Questions call for answers and these two questions pierce to the core of who and what a person is (or is not). They will expose a person's spiritual state and their humanity (or lack of it). The questions can be unpleasant, threatening and make a person feel uncomfortable. They can spark internal crisis.

Avoidance

Most people would rather busy themselves with the frenzied activity of work, rushing here and there, trying to satisfy the insatiable demands of commerce. They would rather fill their cars with ear-piercing music than be surrounded by the threat of quietude. They prefer a nightclub of strangers to a room of blessed solitude. They will occupy themselves with inordinate obsessions of hobbies, or even walk over a bed of hot coals, rather than answer those two fundamental human questions.

Anything is preferable to introspection and the possibility of confronting those two monstrous questions. But not facing, not contemplating, not answering those questions is so much more costly for people's spirits and souls than avoidance.

Henry David Thoreau said, "Most men lead lives of quiet desperation and go to the grave with the song still in them." He also said, "If misery loves company, misery has company enough." He was right. What could more miserable and desperate for a person than not knowing why they exist or where they are going?

Contemplating why you are here and where you are going will either rekindle joy or break your heart. But avoiding the questions is much more costly. You will die with the song God gave you still unsung.

The natural conclusion for an atheist is that there is no purpose or destiny to life. The universe is as silent as his grave. The evolutionist believes we are nothing more than ancestors of primordial slime, and to conclude we have any more value than that has no basis.

After all, according to evolution, everything is the result of random chance. Thought itself is ultimately meaningless - merely the product of electrical or chemical impulses and reactions. Concepts like right and wrong, fairness or justice are meaningless in a world of chance. The logical conclusion for an atheist and evolutionist must be that humanity has no more value than a leaf, a stone or the slug found under it.
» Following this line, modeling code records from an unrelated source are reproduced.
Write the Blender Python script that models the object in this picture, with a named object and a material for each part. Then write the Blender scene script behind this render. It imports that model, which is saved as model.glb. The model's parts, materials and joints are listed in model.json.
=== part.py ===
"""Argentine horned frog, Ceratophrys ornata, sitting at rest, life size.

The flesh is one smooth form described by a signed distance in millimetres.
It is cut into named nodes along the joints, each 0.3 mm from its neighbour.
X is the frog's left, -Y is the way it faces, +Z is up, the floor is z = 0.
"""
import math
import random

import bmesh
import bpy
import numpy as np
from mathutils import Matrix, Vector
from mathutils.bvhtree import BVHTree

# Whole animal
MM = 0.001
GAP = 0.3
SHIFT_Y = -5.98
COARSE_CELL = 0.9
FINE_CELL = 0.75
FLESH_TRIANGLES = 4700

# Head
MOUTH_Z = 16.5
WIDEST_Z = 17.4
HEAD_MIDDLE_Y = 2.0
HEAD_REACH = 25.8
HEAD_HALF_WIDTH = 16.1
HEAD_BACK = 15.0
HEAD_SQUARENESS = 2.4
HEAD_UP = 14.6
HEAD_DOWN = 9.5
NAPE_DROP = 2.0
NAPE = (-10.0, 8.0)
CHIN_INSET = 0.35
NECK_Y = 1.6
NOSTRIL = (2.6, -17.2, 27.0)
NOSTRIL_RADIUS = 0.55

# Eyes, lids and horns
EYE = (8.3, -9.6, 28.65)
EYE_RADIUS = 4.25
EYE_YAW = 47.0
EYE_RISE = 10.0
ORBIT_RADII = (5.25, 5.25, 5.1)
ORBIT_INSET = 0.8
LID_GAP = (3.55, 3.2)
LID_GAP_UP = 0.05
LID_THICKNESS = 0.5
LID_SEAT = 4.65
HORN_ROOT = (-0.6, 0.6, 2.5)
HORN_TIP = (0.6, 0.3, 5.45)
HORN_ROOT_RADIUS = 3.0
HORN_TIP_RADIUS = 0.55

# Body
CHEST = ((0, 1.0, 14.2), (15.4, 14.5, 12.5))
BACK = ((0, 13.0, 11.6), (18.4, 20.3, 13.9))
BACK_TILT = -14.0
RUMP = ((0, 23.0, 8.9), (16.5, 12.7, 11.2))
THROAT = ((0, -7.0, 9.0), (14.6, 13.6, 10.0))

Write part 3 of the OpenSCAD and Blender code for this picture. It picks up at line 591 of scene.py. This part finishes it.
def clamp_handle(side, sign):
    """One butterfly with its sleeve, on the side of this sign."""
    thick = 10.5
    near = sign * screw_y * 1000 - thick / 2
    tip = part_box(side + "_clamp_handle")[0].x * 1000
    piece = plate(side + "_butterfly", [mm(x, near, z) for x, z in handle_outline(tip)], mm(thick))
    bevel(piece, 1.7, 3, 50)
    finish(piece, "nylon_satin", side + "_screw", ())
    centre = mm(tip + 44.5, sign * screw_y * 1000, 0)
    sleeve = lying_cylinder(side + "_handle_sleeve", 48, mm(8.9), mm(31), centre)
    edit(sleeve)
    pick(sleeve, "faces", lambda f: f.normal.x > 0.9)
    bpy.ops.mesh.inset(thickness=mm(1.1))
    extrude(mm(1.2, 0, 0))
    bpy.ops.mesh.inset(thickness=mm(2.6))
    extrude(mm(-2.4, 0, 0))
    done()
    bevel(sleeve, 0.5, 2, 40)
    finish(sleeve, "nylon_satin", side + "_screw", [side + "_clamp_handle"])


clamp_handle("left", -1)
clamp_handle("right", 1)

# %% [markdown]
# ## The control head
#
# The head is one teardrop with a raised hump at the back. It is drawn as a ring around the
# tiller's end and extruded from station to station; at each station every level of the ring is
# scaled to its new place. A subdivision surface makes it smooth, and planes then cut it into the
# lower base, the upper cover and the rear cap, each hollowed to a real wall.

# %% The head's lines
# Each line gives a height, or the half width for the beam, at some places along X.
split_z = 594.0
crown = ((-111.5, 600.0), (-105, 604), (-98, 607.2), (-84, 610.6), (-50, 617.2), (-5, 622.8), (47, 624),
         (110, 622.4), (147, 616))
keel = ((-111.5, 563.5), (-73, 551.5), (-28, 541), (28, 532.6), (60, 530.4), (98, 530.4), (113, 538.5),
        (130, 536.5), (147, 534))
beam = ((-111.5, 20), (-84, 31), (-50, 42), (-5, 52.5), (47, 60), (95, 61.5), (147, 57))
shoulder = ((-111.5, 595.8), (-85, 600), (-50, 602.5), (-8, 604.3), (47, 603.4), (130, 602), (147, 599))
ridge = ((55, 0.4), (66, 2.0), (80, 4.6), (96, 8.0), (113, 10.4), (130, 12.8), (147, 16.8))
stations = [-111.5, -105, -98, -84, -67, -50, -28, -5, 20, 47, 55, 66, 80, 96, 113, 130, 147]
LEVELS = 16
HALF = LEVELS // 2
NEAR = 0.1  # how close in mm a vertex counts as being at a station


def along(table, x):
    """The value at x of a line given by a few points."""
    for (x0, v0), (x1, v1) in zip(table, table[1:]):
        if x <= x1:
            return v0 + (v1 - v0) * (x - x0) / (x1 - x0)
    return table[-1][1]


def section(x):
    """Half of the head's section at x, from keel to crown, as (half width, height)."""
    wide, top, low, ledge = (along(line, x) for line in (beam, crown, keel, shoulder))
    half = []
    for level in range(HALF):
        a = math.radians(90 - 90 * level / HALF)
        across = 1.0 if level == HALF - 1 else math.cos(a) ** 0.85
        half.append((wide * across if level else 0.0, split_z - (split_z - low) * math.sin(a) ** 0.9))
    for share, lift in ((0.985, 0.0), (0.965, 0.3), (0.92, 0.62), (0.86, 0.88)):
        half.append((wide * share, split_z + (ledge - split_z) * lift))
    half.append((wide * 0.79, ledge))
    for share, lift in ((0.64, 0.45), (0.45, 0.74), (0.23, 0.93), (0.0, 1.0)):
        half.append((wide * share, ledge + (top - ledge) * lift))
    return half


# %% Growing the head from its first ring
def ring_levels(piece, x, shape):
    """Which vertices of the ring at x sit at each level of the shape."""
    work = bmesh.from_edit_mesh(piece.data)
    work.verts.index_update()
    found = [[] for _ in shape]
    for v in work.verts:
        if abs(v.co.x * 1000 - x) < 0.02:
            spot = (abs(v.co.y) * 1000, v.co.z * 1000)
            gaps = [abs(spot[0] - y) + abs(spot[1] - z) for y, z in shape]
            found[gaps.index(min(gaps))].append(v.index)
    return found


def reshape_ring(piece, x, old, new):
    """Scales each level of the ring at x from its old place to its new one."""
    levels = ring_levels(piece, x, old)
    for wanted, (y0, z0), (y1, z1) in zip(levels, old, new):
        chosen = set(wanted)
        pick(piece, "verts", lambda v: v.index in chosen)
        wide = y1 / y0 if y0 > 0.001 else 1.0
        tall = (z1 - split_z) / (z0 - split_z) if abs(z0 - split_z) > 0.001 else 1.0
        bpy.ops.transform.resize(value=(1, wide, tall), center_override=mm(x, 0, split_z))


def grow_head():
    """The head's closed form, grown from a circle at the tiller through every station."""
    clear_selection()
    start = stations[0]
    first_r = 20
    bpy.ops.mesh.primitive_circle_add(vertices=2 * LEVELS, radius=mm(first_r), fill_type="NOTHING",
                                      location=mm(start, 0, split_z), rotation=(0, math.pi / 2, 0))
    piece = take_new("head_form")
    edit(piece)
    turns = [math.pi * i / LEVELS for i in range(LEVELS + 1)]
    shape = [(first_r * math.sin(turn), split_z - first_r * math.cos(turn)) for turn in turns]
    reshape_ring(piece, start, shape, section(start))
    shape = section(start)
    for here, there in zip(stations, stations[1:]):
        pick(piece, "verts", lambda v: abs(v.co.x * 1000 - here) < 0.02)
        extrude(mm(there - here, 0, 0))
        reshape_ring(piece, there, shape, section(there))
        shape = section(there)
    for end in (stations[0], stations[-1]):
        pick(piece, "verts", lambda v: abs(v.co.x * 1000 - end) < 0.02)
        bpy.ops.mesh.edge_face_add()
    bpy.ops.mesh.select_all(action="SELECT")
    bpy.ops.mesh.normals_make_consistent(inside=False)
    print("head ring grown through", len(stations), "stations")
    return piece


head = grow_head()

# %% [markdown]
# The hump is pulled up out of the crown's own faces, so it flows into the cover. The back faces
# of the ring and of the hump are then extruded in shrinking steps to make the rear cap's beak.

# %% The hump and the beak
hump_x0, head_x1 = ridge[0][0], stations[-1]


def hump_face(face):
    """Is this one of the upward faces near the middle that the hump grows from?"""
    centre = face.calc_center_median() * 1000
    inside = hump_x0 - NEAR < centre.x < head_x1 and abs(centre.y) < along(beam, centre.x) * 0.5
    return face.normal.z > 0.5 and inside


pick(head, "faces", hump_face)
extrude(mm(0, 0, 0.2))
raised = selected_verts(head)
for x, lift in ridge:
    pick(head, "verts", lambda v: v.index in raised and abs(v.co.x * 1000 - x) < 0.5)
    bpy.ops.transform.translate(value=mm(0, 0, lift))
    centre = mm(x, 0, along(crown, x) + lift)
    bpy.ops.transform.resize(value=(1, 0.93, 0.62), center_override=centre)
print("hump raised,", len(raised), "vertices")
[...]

The natural conclusion for an atheist is that there is no purpose or destiny to life.

Yet something deep within us rails against the idea of meaninglessness. We want to believe our lives have meaning and purpose. We instinctively believe our lives have value and we are not the products of random chance.

In each of us rests a longing for something (yet unattained) beyond ourselves - a feeling we have been deprived of something that should rightfully be ours. It is as if we are royalty in exile . . . and we are.

The Bible tells us that we are made in the image and likeness of the king of all creation: God. Church traditions and teaching reinforce this idea.

What is heartbreaking is that when a person seriously contemplates those two questions - Why am I here? and Where am I going? - they will probably discover that while he or she has a royal and divine lineage, they do not behave like royalty. They are alienated from the king. They are in rebellion against his royal kingdom.

They cannot realize their royal potential because it lies beyond them. It cannot be reached without being reconciled to the king.

Deep within you and me lies a spirit that is most responsive to love and withers without it. The human spirit comes from God. That is why the human spirit is made for love. That entity we call our spirit has a nagging desire and hunger for something we cannot identify or satisfy without confronting those two questions head-on.

We were created by God for his purposes. The answers to those two critically important questions lie beyond us, but we have been told we will find the answers if we dare search for them with all our hearts.

God's plan

God gave a message to Jeremiah about other exiles: "For I know well the plans I have in mind for you, says the Lord, plans for your welfare, not for woe! Plans to give you a future full of hope. When you call me, when you go to pray to me, I will listen to you. When you look for me, you will find me. Yes, when you seek me with all your heart, you will find me with you, says the Lord, and I will change your lot" (Jeremiah 29:11-13). Dare to believe that message from God is for us too.

Through his Son Jesus Christ, God will shower his love and grace upon us like rain. Our spirits will be revived and renewed like dry and parched land after a rainstorm.

Why are you and I here? I suspect that you may discover that the reason you are here is to love the king and take that love to others who bear the king's royal image and likeness. That is the answer I found.

Where are we going? The king wants his royal subjects to occupy his kingdom (heaven). He sent his Son, Jesus, to retrieve us all, through faith and love. He wants to lead us back to the kingdom to rule with him forever. All we have to do is follow him.